P073
UShER for Mycobacterium tuberculosis: an evaluation of pandemic-scale tools capacity to perform transmission surveillance
F J Martínez-Martínez(1) L Karim(2) M G López(1) R Corbett-Detig(2) I Comas(1,3)
1:Tuberculosis Genomics Unit, Instituto de Biomedicina de Valencia, CSIC, Valencia, 46010 Spain; 2:Department of Biomolecular Engineering and Bioinformatics, UC Santa Cruz Genomics Institute, UCSC, Santa Cruz, 95064, United States; 3:CIBER de Epidemiología y Salud Pública, CIBERESP, Madrid, Spain
Whole-Genome Sequencing (WGS) of Mycobacterium tuberculosis (MTB) is increasingly standard in health services.

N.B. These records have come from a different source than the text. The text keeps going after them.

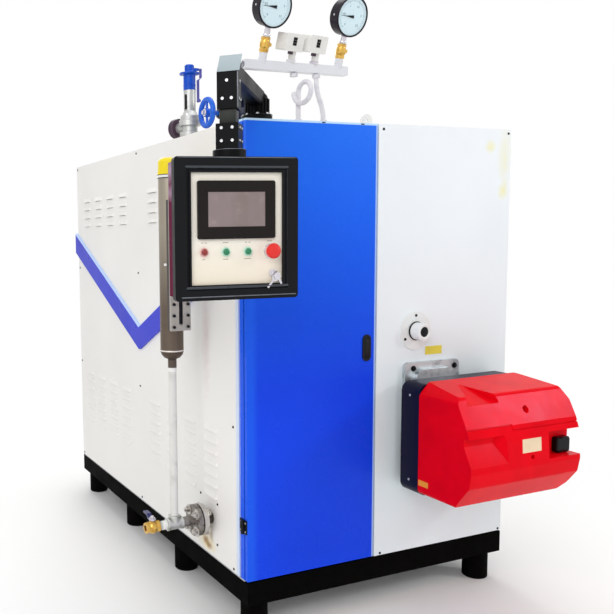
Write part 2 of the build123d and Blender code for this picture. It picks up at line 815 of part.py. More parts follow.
def touch_panel():
    """The touch panel with its recessed screen."""
    frame = Pos(0, TOUCH_UP) * RectangleRounded(TOUCH_W, TOUCH_H, 5)
    screen = Pos(0, TOUCH_UP + 1) * Rectangle(SCREEN_W, SCREEN_H)
    body = extrude(on_box(frame, -PLATE_SET), amount=6)
    return body - extrude(on_box(screen, -3), amount=2)


def pilot_lamps():
    """Three lamps in their rings."""
    ring, lens = LAMP_RING, LAMP_LENS
    profile = [(0, 0), (ring, 0), (ring, 3), (lens + 2, 4), (lens, 7), (0, 8)]
    lamps = []
    for x in LAMP_XS:
        at = BOX_FACE.from_local_coords((x, LAMP_ROW, -PLATE_SET))
        lamps.append(turned(profile, at, BOX_FACE.z_dir))
    return Compound(lamps)


def emergency_stop():
    """The red mushroom button on its stem, with room for its stroke behind it."""
    r = STOP_STEM
    low = STOP_STROKE + 0.5
    head = COLLAR_H + STOP_STROKE + 4
    wide = STOP_HEAD
    profile = [(0, low), (r, low), (r, head), (wide - 1, head + 2), (wide, head + 7),
               (wide - 3, head + 12), (r, head + 14), (0, head + 14.5)]
    at = BOX_FACE.from_local_coords((STOP_X, LAMP_ROW, -PLATE_SET))
    return turned(profile, at, BOX_FACE.z_dir)


def box_disc():
    """The turning disc on the box's top, with its spigot."""
    disc = rod(DISC_R, (DROP_X, DROP_Y, BOX_TOP), (0, 0, 1), DISC_H + BEZEL_INSET)
    front = BOX_FACE.from_local_coords((0, 0, -BEZEL_DEPTH))
    keep = Plane(origin=front, x_dir=BOX_FACE.x_dir, z_dir=BOX_FACE.z_dir)
    bezel = extrude(keep * Rectangle(BOX_W, BOX_H), amount=2 * DISC_R)
    top = BOX_TOP + DISC_H + BEZEL_INSET
    spigot = rod(SPIGOT_R, (DROP_X, DROP_Y, top), (0, 0, 1), SPIGOT_H)
    return disc - bezel + spigot


def arm_base():
    """The round flange on the roof with the pivot spigot."""
    flange = Cylinder(ARM_BASE_R, ARM_BASE_H, align=BASE)
    flange = chamfer(flange.faces().sort_by(Axis.Z)[-1].edges(), 2)
    spigot = Pos(0, 0, ARM_BASE_H) * Cylinder(SPIGOT_R, SPIGOT_H, align=BASE)
    return Pos(PIVOT[0], PIVOT[1], CAB_H) * (flange + spigot)


def arm_head():
    """The ribbed swivel head with its sloped shoulder."""
    low = ARM_BASE_H + SWIVEL_GAP
    top = ARM_Z[1]
    profile = [(0, low), (HEAD_R, low), (HEAD_R, HEAD_SHOULDER), (HEAD_R - 4, HEAD_SHOULDER + 10),
               (HEAD_TOP_R, top), (0, top)]
    head = turned(profile, (0, 0, 0), (0, 0, 1))
    rib = Pos(0, 0, low) * Box(2 * HEAD_RIB, HEAD_RIB, HEAD_SHOULDER - low, align=BASE)
    return head + [place * rib for place in PolarLocations(HEAD_R, 20)]


def swing_arm():
    """The arm from its ribbed head to the tall elbow with its front facet."""
    low, top = ARM_Z
    half = ELBOW_W / 2
    beam = block(HEAD_TOP_R / 2, ARM_L, -ARM_W / 2, ARM_W / 2, low, top)
    beam = chamfer(beam.edges().filter_by(Axis.X), ARM_EDGE)
    elbow_low, elbow_top = ELBOW_Z
    back, drop = ELBOW_FACET
    side = Polygon(
        (ARM_L - half, elbow_low), (ARM_L + half, elbow_low), (ARM_L + half, elbow_top - drop),
        (ARM_L + half - back, elbow_top), (ARM_L - half, elbow_top), align=None,
    )
    elbow = extrude(Plane.XZ * side, amount=half, both=True)
    arm = arm_head() + beam + elbow
    socket = Cylinder(SPIGOT_R + PIN_PLAY, SPIGOT_H + 1, align=BASE)
    return ARM_SEAT * (arm - Pos(0, 0, ARM_BASE_H) * socket)


def arm_coupling():
    """The neck and clamp block under the elbow."""
    top = CAB_H + ELBOW_Z[0]
    block_low = BOX_TOP + BEZEL_INSET + DISC_H + SWIVEL_GAP
    block_top = top - NECK_H
    neck = block(-NECK_W / 2, NECK_W / 2, -NECK_W / 2, NECK_W / 2, block_top, top)
    half = COUPLING_W / 2
    clamp = block(-half, half, -half, half, block_low, block_top)
    clamp -= rod(SPIGOT_R + PIN_PLAY, (0, 0, block_low), (0, 0, 1), SPIGOT_H + 1)
    return Pos(DROP_X, DROP_Y, 0) * Rot(0, 0, ARM_ANGLE) * (neck + clamp)


# Roof fittings

def safety_valve_body():
    """The nickel body with its inlet, outlet and spring housing."""
    neck, top = SAFETY_NECK, SAFETY_BODY
    profile = [
        (0, 0), (17, 0), (17, 12), (32, 12), (32, 24), (24, 26), (24, 42), (34, 44), (34, 60),
        (30, 62), (30, 74), (22, neck - 4), (SAFETY_R, neck), (SAFETY_R, top), (0, top),
    ]
    at = (*SAFETY_AT, CAB_H)
    body = turned(profile, at, (0, 0, 1))
    centre = (SAFETY_AT[0], SAFETY_AT[1], CAB_H + OUTLET_UP)
    return body + rod(17, centre, OUTLET_DIR, OUTLET_REACH)


def safety_outlet():
    """The ribbed dark flange on the valve's outlet."""
    away = Vector(OUTLET_DIR).normalized()
    centre = Vector(SAFETY_AT[0], SAFETY_AT[1], CAB_H + OUTLET_UP) + away * OUTLET_REACH
    stack = rod(OUTLET_R, centre, away, 6)
    for start in (6, 13):
        stack += rod(OUTLET_R - 3, centre + away * start, away, 2)
        stack += rod(OUTLET_R, centre + away * (start + 2), away, 5)
    return stack


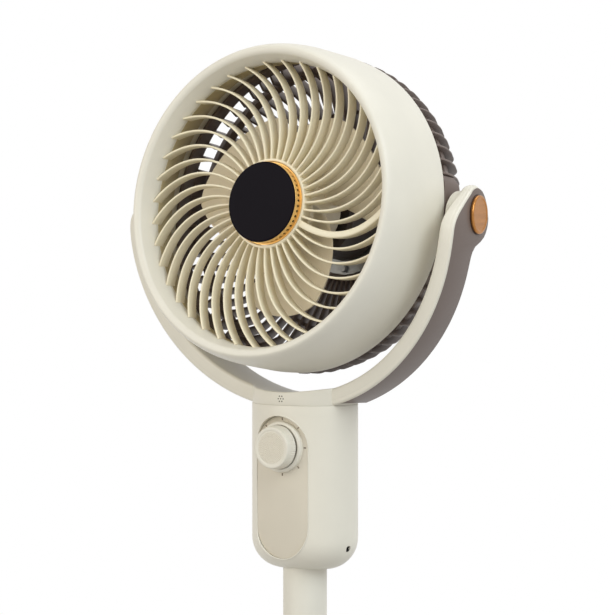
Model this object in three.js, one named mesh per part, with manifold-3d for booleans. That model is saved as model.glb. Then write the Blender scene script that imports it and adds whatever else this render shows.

The growing data amount allows the reconstruction of phylogenies with a broader genomic context, providing a higher resolution for transmission dynamics but also escalating computational demands. UShER revolutionized SARS-CoV-2 phylogenomics by using sample placement to reconstruct massive phylogenies, and it’s been now extended to MTB. We tested its capacity to reconstruct large phylogenies and place new sequences to transmission clusters. To evaluate the robustness of UShER, we first identified transmission clusters in the Valencian Region, Spain, using a population-based dataset collected between 2014-2019. To recover transmission clusters, we built a regional phylogeny (N=1455), and another including global strains (N=39676), and applied a 10 SNPs threshold. To test the accuracy of USheR to assign strains to their corresponding transmission clusters we removed samples collected in the Valencian Region between 2017-2019 (N=729) from the phylogenies and used phylogenetic placement to reincorporate them in the phylogenies. 212 samples in cluster were placed in the regional phylogeny. 188/212 (88.67%) fell in the correct cluster; 12/212 (5.66%) fell in the cluster neighborhood and 11/212 (5.18%) were misplaced. In the global dataset phylogeny, 209 samples in cluster were placed. 167/209 (79.9%) fell in the correct cluster; 30/209 (14.35%) fell near their cluster and 12/209 (5.74%) were misplaced. UShER places new sequences with high accuracy regardless of the size of the phylogeny, providing a reliable tool for transmission surveillance.